Best practices around multivariate testing

Make sure you have enough traffic and time

Since multivariate tests split users into many more groups than single variate A/B testing, you’ll need to have a large volume of users to even justify the process. Sample sizes and run times have a significant impact on results from any kind of testing. The larger the sample size taken from your user pool, the more accurate the results will be. If your variants are small and do not yield a big difference in user behavior, you will require a larger amount of traffic for statistically significant results.

Choose elements wisely

Multivariate testing requires detailed preparation in order to get the most meaningful results possible. As stated above, do not use multivariate testing if there is no logical reason why 2 or more elements should affect each other.

Confirm your software’s accuracy

It can also be a good idea to run a classic A/A test to confirm that the software and your product are testing accurately. If all goes well, an A/A test will come back inconclusive—because both variations are the same—and you can move on to more interesting experiments.

Determine what success means for you

Success is often unique to each team, product, and test. However, it’s imperative that you have a hypothesis of how the multivariate test will affect the metric that you’re measuring before you began. Multivariate testing should not be used just to see what happens.

Mostly, we see teams test user acquisition, conversion rates, retention/engagement, and monetization.

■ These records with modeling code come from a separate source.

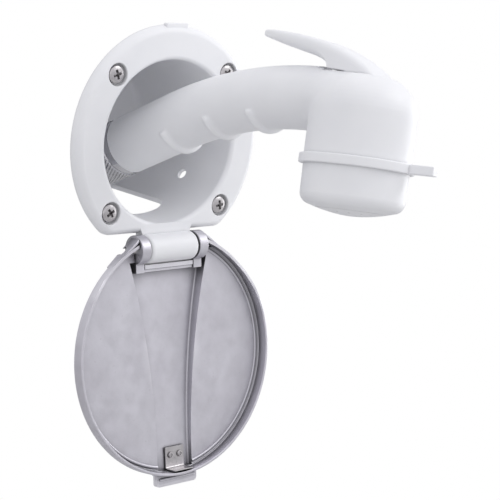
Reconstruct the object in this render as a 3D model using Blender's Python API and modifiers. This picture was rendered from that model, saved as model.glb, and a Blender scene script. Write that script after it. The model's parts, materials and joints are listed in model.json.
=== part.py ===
"""Recessed transom shower: a wall cup with a hinged metal lid and an elbow hand sprayer.

Frame: metres, +Z up, -Y out of the wall towards the user, +Y into the hull.
The origin is on the cup's axis, in the plane of the hull face that the flange is screwed to.
"""
import math

import bmesh
import bpy
from mathutils import Matrix, Vector

MM = 0.001

# ---- driving dimensions, millimetres ----
FLANGE_R = 63.5            # 5 in round flange
FLANGE_T = 6.0
FLANGE_CHORD = 49.5        # flat lower edge, below the axis
FLANGE_CORNER_R = 9.0
GASKET_T = 1.2
GAP = 0.3                  # left between pieces that touch
FACE = GASKET_T + GAP + FLANGE_T   # flange's front face, in front of the hull
MOUTH_R = 44.8
CUP_BACK_R = 42.0
CUP_DEPTH = 80.0           # from the flange's face to the back wall
CUP_WALL = 2.0
HOLE_X, HOLE_Z = 38.75, 37.0       # mounting screws
RECESS_R, RECESS_DEPTH = 6.15, 3.2
WINDOW_HALF, WINDOW_FRONT = 21.5, 26.0
DRAIN_R, DRAIN_DEPTH, DRAIN_ANGLE = 3.0, 32.4, -33.0

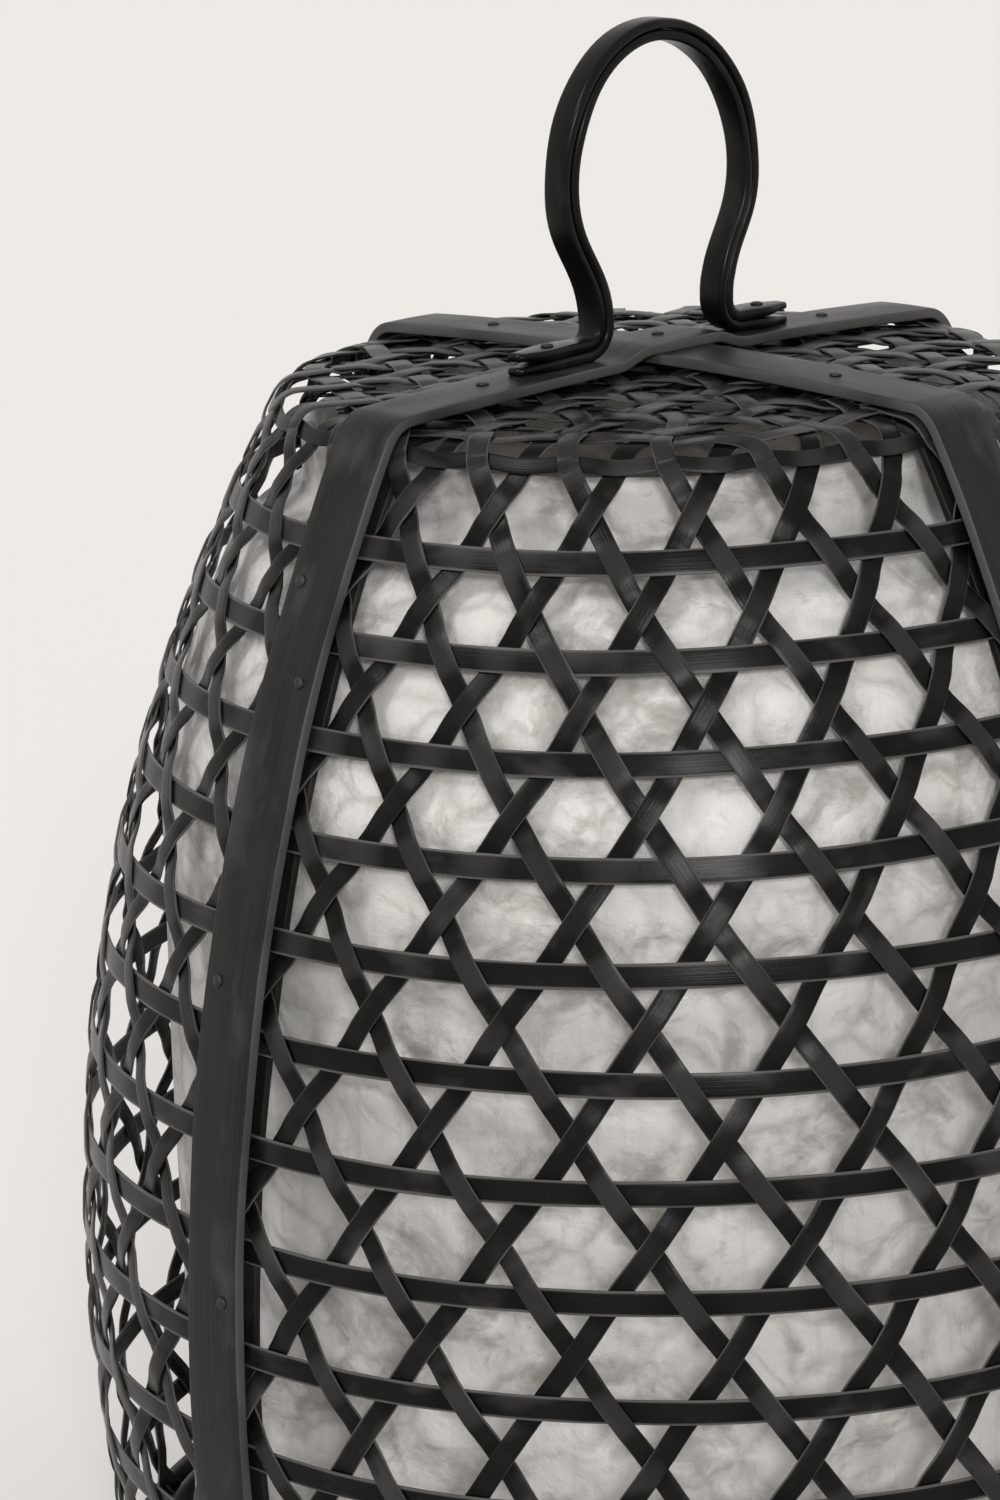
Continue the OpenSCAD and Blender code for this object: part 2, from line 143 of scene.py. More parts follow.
def curve(points, steps):
    """Points 1 to steps of the Bezier curve with three or four (x, z) control points."""
    line = []
    for i in range(1, steps + 1):
        t = i / steps
        if len(points) == 3:
            shares = ((1 - t) ** 2, 2 * t * (1 - t), t * t)
        else:
            shares = ((1 - t) ** 3, 3 * t * (1 - t) ** 2, 3 * t * t * (1 - t), t ** 3)
        line.append(tuple(sum(c * p[q] for c, p in zip(shares, points)) for q in (0, 1)))
    return line


def arc_lengths(points):
    s = [0.0]
    for a, b in zip(points, points[1:]):
        s.append(s[-1] + (b - a).length)
    return s


def join_rings(bm, uv, rings, s, places, seed):
    """Faces and ends of an open tube. UV in metres: u runs along s, v is each corner's place across."""
    k = len(places)
    for i in range(len(rings) - 1):
        for q in range(k):
            p = (q + 1) % k
            f = bm.faces.new((rings[i][q], rings[i + 1][q], rings[i + 1][p], rings[i][p]))
            va, vb = places[q] * MM, places[p] * MM
            for loop, (lu, lv) in zip(f.loops, ((s[i], va), (s[i + 1], va), (s[i + 1], vb), (s[i], vb))):
                loop[uv].uv = (lu * MM + seed, lv)
    for ring in (rings[0], rings[-1][::-1]):
        f = bm.faces.new(ring)
        for loop in f.loops:
            loop[uv].uv = (seed, 0)


def join_rows(bm, rows, count):
    """Faces of a turned shape. A row of one vertex is a point on the axis."""
    for lo, hi in zip(rows, rows[1:]):
        for i in range(count):
            j = (i + 1) % count
            if len(lo) == 1:
                bm.faces.new((lo[0], hi[j], hi[i]))
            elif len(hi) == 1:
                bm.faces.new((lo[i], lo[j], hi[0]))
            else:
                bm.faces.new((lo[i], lo[j], hi[j], hi[i]))


def finish_bm(bm):
    bmesh.ops.recalc_face_normals(bm, faces=bm.faces)


def smooth_step(x):
    x = max(0.0, min(1.0, x))
    return x * x * (3 - 2 * x)


def lift_at(s, marks):
    """Height off the middle surface at arc length s. marks: sorted (s, height, half plateau)."""
    if s <= marks[0][0]:
        return marks[0][1]
    if s >= marks[-1][0]:
        return marks[-1][1]
    after = bisect.bisect_right(marks, s, key=lambda mark: mark[0])
    a, b = marks[after - 1], marks[after]
    start, stop = a[0] + a[2], b[0] - b[2]
    if stop <= start:
        m = (start + stop) / 2
        start, stop = m - 0.5, m + 0.5
    return a[1] + (b[1] - a[1]) * smooth_step((s - start) / (stop - start))


# ------------------------------------------------------------------ materials
def nodes_of(name):
    mat = bpy.data.materials.new(name)
    mat.use_nodes = True
    nt = mat.node_tree
    nt.nodes.clear()
    out = nt.nodes.new("ShaderNodeOutputMaterial")
    bsdf = nt.nodes.new("ShaderNodeBsdfPrincipled")
    nt.links.new(bsdf.outputs[0], out.inputs[0])
    return mat, nt, bsdf


def noise(nt, vector, scale, detail, rough, distortion=0.0):
    n = nt.nodes.new("ShaderNodeTexNoise")
    n.inputs["Scale"].default_value = scale
    n.inputs["Detail"].default_value = detail
    n.inputs["Roughness"].default_value = rough
    n.inputs["Distortion"].default_value = distortion
    nt.links.new(vector, n.inputs["Vector"])
    return n.outputs["Fac"]


def mapped(nt, output, scale):
    tc = nt.nodes.new("ShaderNodeTexCoord")
    mp = nt.nodes.new("ShaderNodeMapping")
    mp.inputs["Scale"].default_value = scale
    nt.links.new(tc.outputs[output], mp.inputs["Vector"])
    return mp.outputs["Vector"]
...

Know how long to run multivariate tests

Another factor that influences the results of multivariate testing is how long they run, as well as the size of the sample that will be analyzed. There are dependable formulas that testers can use for multivariate testing that can give relatively precise estimates of the sample size that would be needed, which would also determine how long those tests need to be run. That is the best guideline to achieve as precise results as possible based on multivariate testing.